I only back up to an external HD because my color negatives are scanned to CD by the lab and I have the original color and B&W negatives as well. If I used digital cameras, I'd probably use two separate hard drives (one for incrementals and the other for monthly).

Apple OS X is based on Unix and defragments itself as the need arises. You can buy OS X disk tools, but these often do more harm than good. In the early days of OS X, Norton Utilities actually caused system failures. Within six months the word spread not to use Norton products on OS X.

Today there must be useful OS X utilities and I'm sure people use them. But no one I know who does OS X administration uses anything but the standard Unix utilities.

willie
 
I program and administer Linux-based machines for my company. Main storage is 5TB configured as 2x 2TB RAID5 plus miscellaneous. This is backed up incrementally over gigabit ethernet to Quantum SDLT II (300 GB native carts), using my own software. Certain tape sets are rotated to a bank vault. In six years, we have suffered two complete RAID5 meltdowns, requiring a complete rebuild from tape.

Whether you use a RAID system like 3Ware or a solitary drive, the periodic reading of all storage is recommended. If you enable SMART, a better measure of predicted failure is reported.

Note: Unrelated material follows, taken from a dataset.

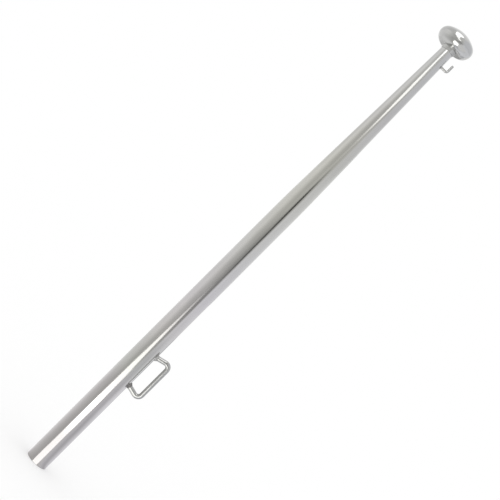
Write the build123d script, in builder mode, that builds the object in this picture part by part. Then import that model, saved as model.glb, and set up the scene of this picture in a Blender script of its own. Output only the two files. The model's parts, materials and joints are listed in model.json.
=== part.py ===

In the case of soft errors (the first sign of bit rot), drive firmware will either rewrite the sector in-place and test for correctness, or relocate the sector entirely. The latter makes use of spare sectors that were allocated during the factory format.

Magtape is the only acceptable archival storage on this scale. Optical technology has insufficient density (4.7GB versus 800GB in the consumer realm). Hard drives include an integrated motor with wiring, insulation, and lubrication. Hard drives are also mated with an electronic board with perishables like capacitors, and unit-specific parameters like the defect map. If the motor or circuit board fails, disaster recovery of that drive is expensive or (in later years) impossible. Hard drives should be used for live data and for mirroring, and should be kept spun up 24/7. There is a significant issue around quality of electrical power and thermal cooling, but that is another boring chapter called "Building and Maintaining Your PC Farm". :)

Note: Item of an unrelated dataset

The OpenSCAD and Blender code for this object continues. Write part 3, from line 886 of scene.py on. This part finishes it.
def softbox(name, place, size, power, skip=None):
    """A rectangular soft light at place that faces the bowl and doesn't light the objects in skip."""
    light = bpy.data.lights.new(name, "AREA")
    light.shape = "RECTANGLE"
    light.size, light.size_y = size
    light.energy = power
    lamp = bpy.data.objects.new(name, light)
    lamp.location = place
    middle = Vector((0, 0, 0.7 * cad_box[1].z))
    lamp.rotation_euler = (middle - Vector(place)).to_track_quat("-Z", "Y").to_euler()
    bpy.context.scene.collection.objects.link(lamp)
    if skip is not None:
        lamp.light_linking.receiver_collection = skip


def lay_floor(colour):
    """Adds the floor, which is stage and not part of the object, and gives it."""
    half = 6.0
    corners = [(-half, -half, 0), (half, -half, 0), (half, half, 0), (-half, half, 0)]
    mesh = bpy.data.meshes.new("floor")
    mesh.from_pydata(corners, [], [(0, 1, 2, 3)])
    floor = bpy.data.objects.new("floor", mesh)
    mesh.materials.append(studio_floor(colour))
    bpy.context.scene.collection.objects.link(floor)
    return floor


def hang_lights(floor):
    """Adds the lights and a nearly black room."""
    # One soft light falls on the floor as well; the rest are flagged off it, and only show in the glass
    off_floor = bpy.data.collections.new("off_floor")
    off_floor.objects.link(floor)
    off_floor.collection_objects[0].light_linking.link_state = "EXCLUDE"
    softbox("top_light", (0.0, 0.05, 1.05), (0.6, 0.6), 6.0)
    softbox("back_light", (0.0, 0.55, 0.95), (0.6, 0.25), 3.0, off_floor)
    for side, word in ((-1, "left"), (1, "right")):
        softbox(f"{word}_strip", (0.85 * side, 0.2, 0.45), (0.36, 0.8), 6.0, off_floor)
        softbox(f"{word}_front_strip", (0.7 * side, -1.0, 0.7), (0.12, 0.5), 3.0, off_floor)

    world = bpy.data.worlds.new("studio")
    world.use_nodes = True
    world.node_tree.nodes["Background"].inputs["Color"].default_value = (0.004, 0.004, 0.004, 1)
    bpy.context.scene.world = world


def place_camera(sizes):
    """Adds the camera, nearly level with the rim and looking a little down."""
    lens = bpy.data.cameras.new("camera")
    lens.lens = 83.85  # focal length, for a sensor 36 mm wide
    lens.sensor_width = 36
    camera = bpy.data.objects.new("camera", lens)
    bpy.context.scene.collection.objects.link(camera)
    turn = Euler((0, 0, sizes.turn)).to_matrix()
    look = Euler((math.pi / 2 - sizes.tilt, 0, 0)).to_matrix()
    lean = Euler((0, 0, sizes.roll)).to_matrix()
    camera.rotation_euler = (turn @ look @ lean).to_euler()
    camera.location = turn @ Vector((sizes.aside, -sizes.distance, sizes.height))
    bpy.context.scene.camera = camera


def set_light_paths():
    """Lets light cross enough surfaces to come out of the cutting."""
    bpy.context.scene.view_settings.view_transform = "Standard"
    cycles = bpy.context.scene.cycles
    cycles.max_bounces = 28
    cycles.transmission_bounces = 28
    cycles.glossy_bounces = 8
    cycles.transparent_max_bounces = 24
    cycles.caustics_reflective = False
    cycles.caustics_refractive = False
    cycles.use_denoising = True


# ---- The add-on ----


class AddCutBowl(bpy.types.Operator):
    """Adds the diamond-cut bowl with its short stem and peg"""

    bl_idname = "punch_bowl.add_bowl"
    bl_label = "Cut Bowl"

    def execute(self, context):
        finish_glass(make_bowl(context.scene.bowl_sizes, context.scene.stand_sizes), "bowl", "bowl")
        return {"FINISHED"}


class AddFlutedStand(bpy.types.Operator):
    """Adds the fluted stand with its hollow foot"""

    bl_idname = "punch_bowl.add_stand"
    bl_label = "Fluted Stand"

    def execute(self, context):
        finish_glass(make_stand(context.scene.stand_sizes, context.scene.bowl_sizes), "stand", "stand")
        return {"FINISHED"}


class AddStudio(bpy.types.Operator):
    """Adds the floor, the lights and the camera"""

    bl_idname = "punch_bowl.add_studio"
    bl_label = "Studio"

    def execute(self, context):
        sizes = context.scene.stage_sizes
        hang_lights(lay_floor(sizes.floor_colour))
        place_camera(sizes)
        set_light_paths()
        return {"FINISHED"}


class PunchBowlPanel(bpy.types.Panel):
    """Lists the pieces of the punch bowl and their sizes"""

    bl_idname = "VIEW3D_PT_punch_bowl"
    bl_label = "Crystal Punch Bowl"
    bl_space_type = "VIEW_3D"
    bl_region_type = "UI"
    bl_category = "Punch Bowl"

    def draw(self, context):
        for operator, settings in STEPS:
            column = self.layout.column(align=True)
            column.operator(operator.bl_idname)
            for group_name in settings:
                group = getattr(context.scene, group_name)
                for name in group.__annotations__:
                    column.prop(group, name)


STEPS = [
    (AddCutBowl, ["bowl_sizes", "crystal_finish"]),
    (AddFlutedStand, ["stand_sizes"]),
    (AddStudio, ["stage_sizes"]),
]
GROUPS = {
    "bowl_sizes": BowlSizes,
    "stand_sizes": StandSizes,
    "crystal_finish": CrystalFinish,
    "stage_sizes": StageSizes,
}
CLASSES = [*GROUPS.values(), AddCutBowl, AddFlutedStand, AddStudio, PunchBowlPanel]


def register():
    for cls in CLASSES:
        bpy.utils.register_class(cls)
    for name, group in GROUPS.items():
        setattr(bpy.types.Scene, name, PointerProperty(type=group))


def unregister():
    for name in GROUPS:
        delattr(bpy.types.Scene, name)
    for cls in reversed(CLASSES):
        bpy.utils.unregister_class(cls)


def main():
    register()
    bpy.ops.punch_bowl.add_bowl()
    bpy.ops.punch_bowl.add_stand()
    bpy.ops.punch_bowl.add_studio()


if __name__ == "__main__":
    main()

Long story short, I expect most American families to lose their digital heritage (financial records, e-mail, e-photo albums) soon or sooner. Dear friends, keep shooting film!
 
Rico said:
I program and administer Linux-based machines for my company. Main storage is 5TB configured as 2x 2TB RAID5 plus miscellaneous. This is backed up incrementally over gigabit ethernet to Quantum SDLT II (300 GB native carts), using my own software. Certain tape sets are rotated to a bank vault. In six years, we have suffered two complete RAID5 meltdowns, requiring a complete rebuild from tape.

Whether you use a RAID system like 3Ware or a solitary drive, the periodic reading of all storage is recommended. If you enable SMART, a better measure of predicted failure is reported. In the case of soft errors (the first sign of bit rot), drive firmware will either rewrite the sector in-place and test for correctness, or relocate the sector entirely. The latter makes use of spare sectors that were allocated during the factory format.

Magtape is the only acceptable archival storage on this scale. Optical technology has insufficient density (4.7GB versus 800GB in the consumer realm). Hard drives include an integrated motor with wiring, insulation, and lubrication. Hard drives are also mated with an electronic board with perishables like capacitors, and unit-specific parameters like the defect map. If the motor or circuit board fails, disaster recovery of that drive is expensive or (in later years) impossible. Hard drives should be used for live data and for mirroring, and should be kept spun up 24/7. There is a significant issue around quality of electrical power and thermal cooling, but that is another boring chapter called "Building and Maintaining Your PC Farm". :)

But what's it all mean, Basil?

;-)
 
rich815 said:
But what's it all mean, Basil?

;-)


Ah, behave!

come back to you later, I'm at the japanese twins stage in my list of things to do before I die.